Text settings and formats


A template is available for written work, containing all the necessary formatting.

Margins and layout
Page margins should be as follows: on the thesis template left 2 cm, right 1.5 cm, top 2.8 cm and bottom 1.8 cm. And on the assignment template: left 2 cm, and the other margins at least 1 cm. The text should start at the left edge, in the “full block” style, where all lines start from the same place with no indents. Justify left edge of the text and use automatic hyphenation. Appendices do not need to follow these margin and layout settings if it is too complex. The settings of the bibliography are automatically determined by the template.

Fonts
Use the Arial font, with point size 12. Main chapter headings should be in uppercase using font size 14, with subheadings in capitalised lowercase in font size 12. Both headings and subheadings should be bolded in the text but not in the table of contents. Font sizes and bolding are defined in the styles Heading 1, Heading 2 and Heading 3. Bolding and italics can be used in the body text if they are necessary to  emphasise certain parts of the content. However, if overused, they can lose their meaning. Use the Strong (bolding) and Highlight (italics) styles in the word processor for formatting these sections.

Line and paragraph spacing
The body text and table of contents should use 1.5-line spacing. The abstract, figure and table captions as well as the bibliography should be single-line spaced. References end in a full stop. If the reference endsin an Internet address, there is no full stop after it.

If there is a literal quote from another text within the text, it is placed in quotes. All direct quotes from sources and data are written in the Quotation template style (indent and spacing 1).

Paragraphs are separated by a space equivalent to one empty line. This spacing is pre-formatted in the Normal and Body text styles. Leave a space equivalent to two empty lines at the end of a section, before the next heading.This spacing is pre-formated in the Heading 1, Heading 2 and Heading 3 styles of the template.

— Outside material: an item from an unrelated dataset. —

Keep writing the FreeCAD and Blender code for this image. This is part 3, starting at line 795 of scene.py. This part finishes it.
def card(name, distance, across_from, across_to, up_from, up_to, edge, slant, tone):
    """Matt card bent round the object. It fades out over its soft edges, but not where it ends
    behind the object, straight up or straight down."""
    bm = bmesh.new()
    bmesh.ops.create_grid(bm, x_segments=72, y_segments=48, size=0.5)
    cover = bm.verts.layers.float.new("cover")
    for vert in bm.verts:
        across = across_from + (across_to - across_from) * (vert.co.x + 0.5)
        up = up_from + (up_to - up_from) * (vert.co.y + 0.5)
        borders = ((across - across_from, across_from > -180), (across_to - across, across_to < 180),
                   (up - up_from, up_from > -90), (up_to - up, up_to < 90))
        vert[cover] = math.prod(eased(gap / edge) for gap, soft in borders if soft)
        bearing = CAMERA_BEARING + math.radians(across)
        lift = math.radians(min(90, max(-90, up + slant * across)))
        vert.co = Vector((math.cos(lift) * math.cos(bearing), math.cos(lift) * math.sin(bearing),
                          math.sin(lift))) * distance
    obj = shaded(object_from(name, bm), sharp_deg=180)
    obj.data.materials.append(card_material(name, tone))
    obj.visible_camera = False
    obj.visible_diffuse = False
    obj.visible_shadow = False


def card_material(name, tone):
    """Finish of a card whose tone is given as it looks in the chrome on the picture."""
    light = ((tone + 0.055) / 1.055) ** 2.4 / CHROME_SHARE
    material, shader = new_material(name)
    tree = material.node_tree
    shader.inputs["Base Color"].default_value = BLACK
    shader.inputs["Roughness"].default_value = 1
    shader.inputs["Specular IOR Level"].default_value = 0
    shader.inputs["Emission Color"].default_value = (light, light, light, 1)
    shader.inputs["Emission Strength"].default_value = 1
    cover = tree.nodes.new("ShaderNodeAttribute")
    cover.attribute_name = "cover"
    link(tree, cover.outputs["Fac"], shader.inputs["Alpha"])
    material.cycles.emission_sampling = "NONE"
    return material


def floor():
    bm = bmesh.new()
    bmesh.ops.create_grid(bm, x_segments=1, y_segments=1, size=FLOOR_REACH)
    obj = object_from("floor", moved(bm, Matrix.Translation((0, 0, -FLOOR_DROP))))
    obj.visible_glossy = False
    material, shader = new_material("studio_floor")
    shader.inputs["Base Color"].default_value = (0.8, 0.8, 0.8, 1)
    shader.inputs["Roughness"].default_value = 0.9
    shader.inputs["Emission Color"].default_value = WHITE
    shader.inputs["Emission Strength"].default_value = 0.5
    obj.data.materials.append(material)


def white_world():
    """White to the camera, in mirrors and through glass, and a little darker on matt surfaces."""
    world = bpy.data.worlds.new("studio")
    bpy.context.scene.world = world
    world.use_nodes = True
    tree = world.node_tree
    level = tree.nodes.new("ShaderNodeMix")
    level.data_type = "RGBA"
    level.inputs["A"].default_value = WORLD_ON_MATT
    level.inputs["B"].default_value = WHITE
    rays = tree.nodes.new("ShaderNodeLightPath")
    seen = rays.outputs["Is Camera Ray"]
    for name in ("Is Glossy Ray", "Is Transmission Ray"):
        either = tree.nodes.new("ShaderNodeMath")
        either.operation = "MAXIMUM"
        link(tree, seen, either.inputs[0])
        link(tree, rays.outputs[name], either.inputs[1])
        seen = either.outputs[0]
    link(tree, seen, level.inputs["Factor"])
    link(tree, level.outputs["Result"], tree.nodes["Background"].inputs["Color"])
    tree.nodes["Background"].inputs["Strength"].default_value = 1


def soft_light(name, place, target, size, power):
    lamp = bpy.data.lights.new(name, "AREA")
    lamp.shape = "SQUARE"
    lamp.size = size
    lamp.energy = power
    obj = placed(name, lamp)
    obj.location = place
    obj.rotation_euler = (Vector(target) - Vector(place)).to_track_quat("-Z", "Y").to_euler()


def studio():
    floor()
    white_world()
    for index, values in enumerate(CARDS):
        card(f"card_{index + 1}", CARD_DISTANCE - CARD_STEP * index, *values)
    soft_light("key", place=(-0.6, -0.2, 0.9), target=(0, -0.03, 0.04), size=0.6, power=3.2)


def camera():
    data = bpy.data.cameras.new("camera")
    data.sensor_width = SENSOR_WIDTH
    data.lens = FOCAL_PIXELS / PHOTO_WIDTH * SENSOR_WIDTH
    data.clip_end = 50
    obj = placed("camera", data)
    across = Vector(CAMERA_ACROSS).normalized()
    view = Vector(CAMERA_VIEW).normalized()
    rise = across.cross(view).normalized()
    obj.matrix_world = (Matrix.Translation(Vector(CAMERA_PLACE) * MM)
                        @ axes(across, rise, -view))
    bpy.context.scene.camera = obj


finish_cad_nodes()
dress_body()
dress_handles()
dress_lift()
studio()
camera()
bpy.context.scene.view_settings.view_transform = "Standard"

A page should never end in a heading, and main chapters should always start on a new page. Use print preview to check the page layout before printing.

Headings
Headings should be numbered hierarchically. There must be no more than three heading levels, e.g. 3, 3.1 and 3.1.1. There must be at least two subheadings at each sublevel; i.e. if there is a subheading numbered 2.1, there must also be 2.2. The heading numbers are separated by a point, but there is no point at the end of the number (nor after a single number of the top level). This automatic heading numbering system is pre-formatted in the Heading 1, Heading 2 and Heading 3 styles of the template.

Paragraph headings
If a chapter is especially long, paragraph headings may be used to clarify its content. Paragraph headings end in a full stop. They are neither numbered nor included in the table of contents. Select your paragraph heading and the Bold or the Strong style for it. The text continues after that from the same line.

Page numbering
Page numbers are marked in the upper right-hand corner. Logically, page numbers should begin from the title page, where the author’s name and the title of the academic text are. Consequently, the title page is the first page of the text, but its page number is not marked. Page numbering starts from page 2. These settings are pre-formatted in the template. Appendices do not have running page numbering. For the numbering of appendices, see the separate instructions in Chapter 2. and the template.